Problem statement
Up to and including the line that contains "socket.default_value = value", repeat each line of the data exactly, starting from the first.

-- begin --

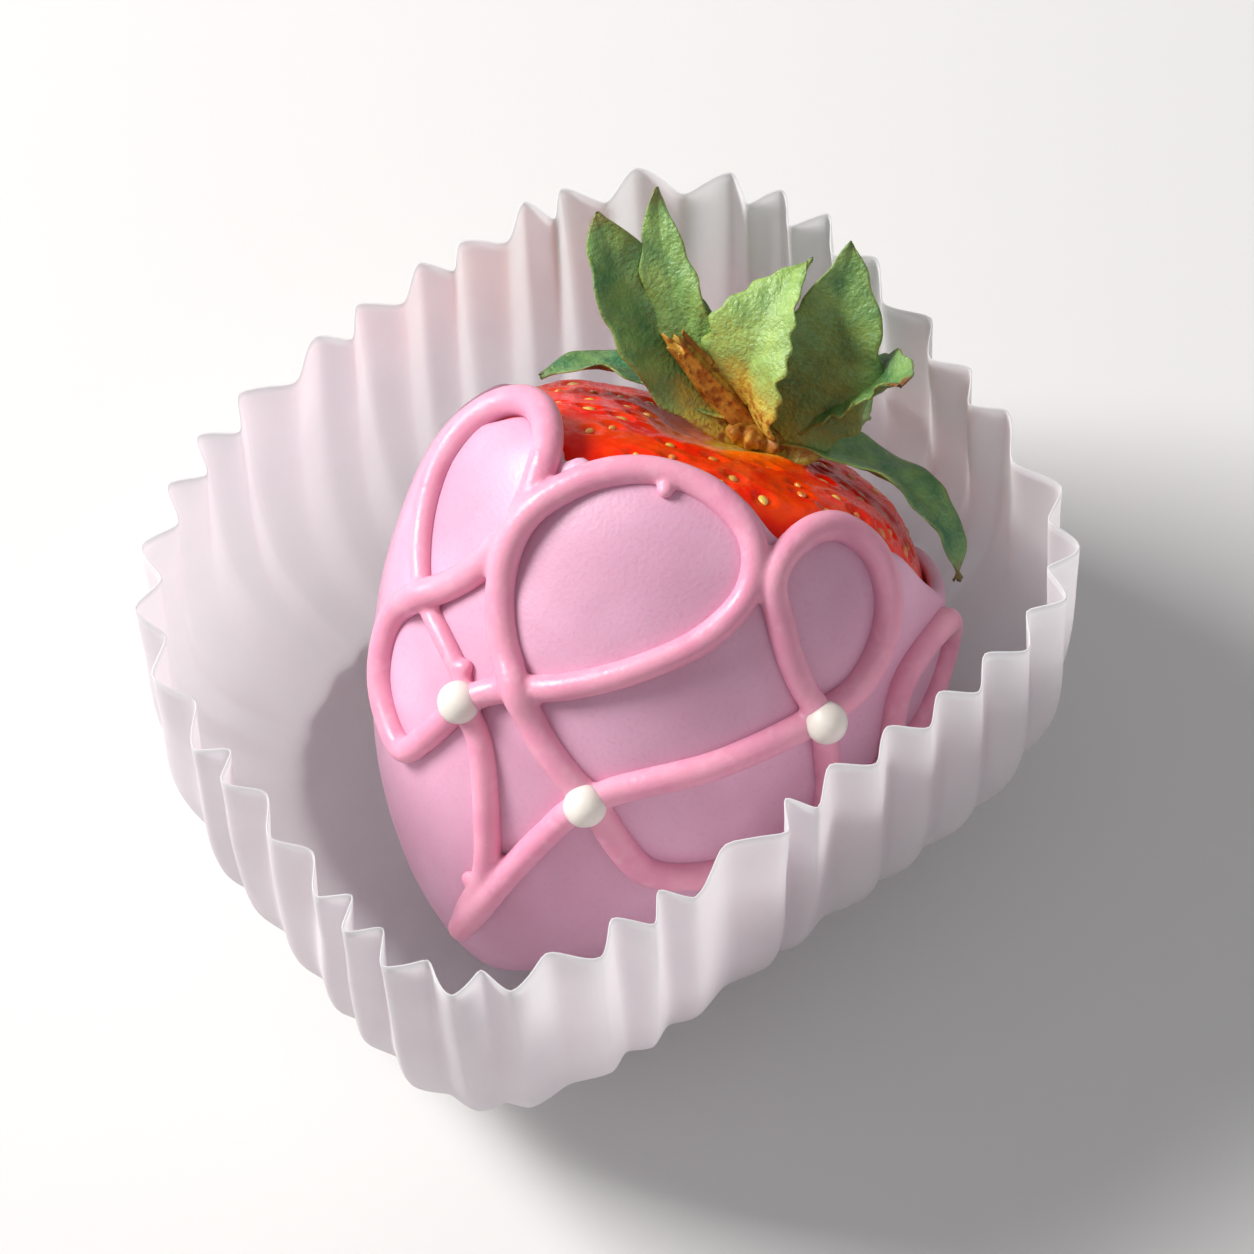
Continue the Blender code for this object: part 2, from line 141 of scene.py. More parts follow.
class Finish:
    """One material, made of nodes."""

    def __init__(self, name, **settings):
        self.material = bpy.data.materials.new(name)
        self.material.use_nodes = True
        self.tree = self.material.node_tree
        self.shader = self.tree.nodes["Principled BSDF"]
        self.set(**settings)

    def set(self, **settings):
        """Sets the shader's sockets by name, with a line for each space: Base_Color=wire."""
        for name, value in settings.items():
            self.feed(self.shader.inputs[name.replace("_", " ")], value)

    def feed(self, socket, value):
        if isinstance(value, Wire):
            self.tree.links.new(value.socket, socket)
        else:
            socket.default_value = value

    def node(self, kind, settings, sockets, output=0):
        """Adds a node: its settings first, then the values or wires of its sockets."""
        node = self.tree.nodes.new(kind)
        for name, value in settings.items():
            setattr(node, name, value)
        for key, value in sockets.items():
            self.feed(node.inputs[key], value)
        return Wire(self, node.outputs[output])

    def blend(self, share, first, second):
        """Mixes two colours."""
        return self.node("ShaderNodeMix", {"data_type": "RGBA"}, {0: share, 6: first, 7: second}, output=2)

    def mottle(self, size, detail=2.0, stretch=(1.0, 1.0, 1.0), rough=0.5):
        """Cloudy noise from 0 to 1 with features of about this size in metres."""
        place = self.node("ShaderNodeTexCoord", {}, {}, output=3)
        place = self.node("ShaderNodeVectorMath", {"operation": "MULTIPLY"}, {0: place, 1: stretch})
        return self.node("ShaderNodeTexNoise", {}, {"Vector": place, "Scale": 1.0 / size, "Detail": detail,
                                                    "Roughness": rough})

    def painted(self, name):
        """A number that the mesh carries at its points."""
        return self.node("ShaderNodeAttribute", {"attribute_name": name}, {}, output=2)

    def bump(self, relief, depth, strength=1.0):
        """Lets a relief from 0 to 1 stand up by a depth in metres."""
        sockets = {"Height": relief, "Distance": depth, "Strength": strength}
        self.set(Normal=self.node("ShaderNodeBump", {}, sockets))


def tint(red, green, blue):
    """A colour as a screen shows it, 0 to 255, in the linear light that shaders mix."""
    shares = (value / 255.0 for value in (red, green, blue))
    return tuple(s / 12.92 if s <= 0.04045 else ((s + 0.055) / 1.055) ** 2.4 for s in shares) + (1.0,)


# %% [markdown]
# ## Meshes from grids
# Most pieces here are a grid of points bent into a form. One helper makes the faces of such a grid, and
# another turns points and faces into an object that rides with the model and stands for one of its solids.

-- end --

Answer for the task
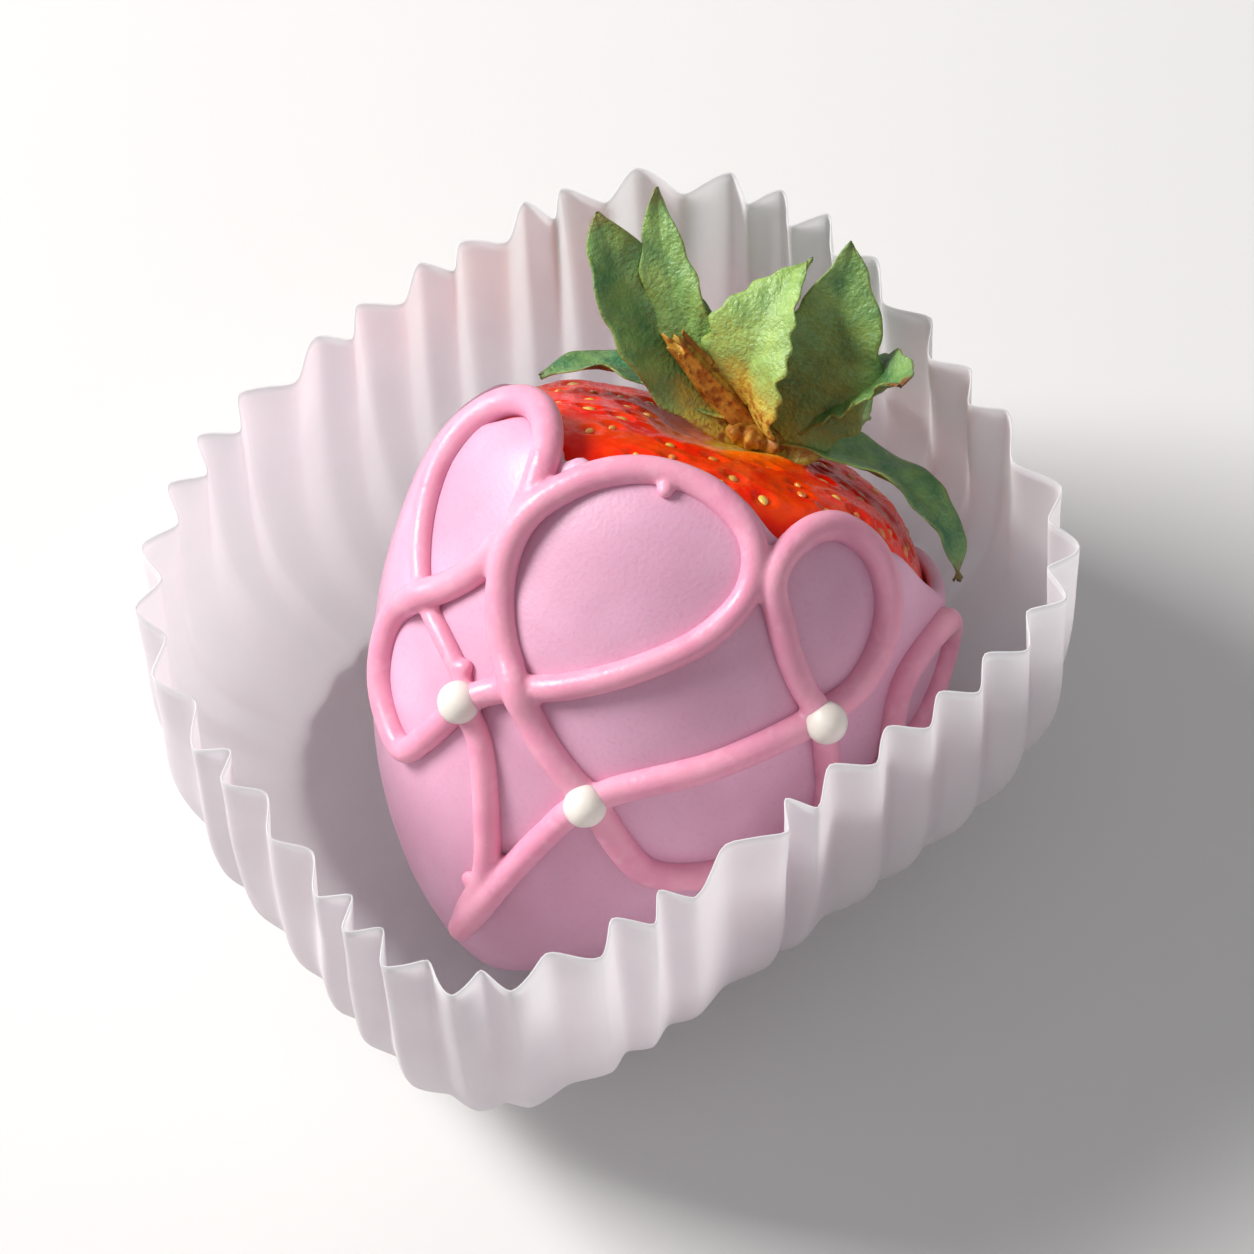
Continue the Blender code for this object: part 2, from line 141 of scene.py. More parts follow.
class Finish:
    """One material, made of nodes."""

    def __init__(self, name, **settings):
        self.material = bpy.data.materials.new(name)
        self.material.use_nodes = True
        self.tree = self.material.node_tree
        self.shader = self.tree.nodes["Principled BSDF"]
        self.set(**settings)

    def set(self, **settings):
        """Sets the shader's sockets by name, with a line for each space: Base_Color=wire."""
        for name, value in settings.items():
            self.feed(self.shader.inputs[name.replace("_", " ")], value)

    def feed(self, socket, value):
        if isinstance(value, Wire):
            self.tree.links.new(value.socket, socket)
        else:
            socket.default_value = value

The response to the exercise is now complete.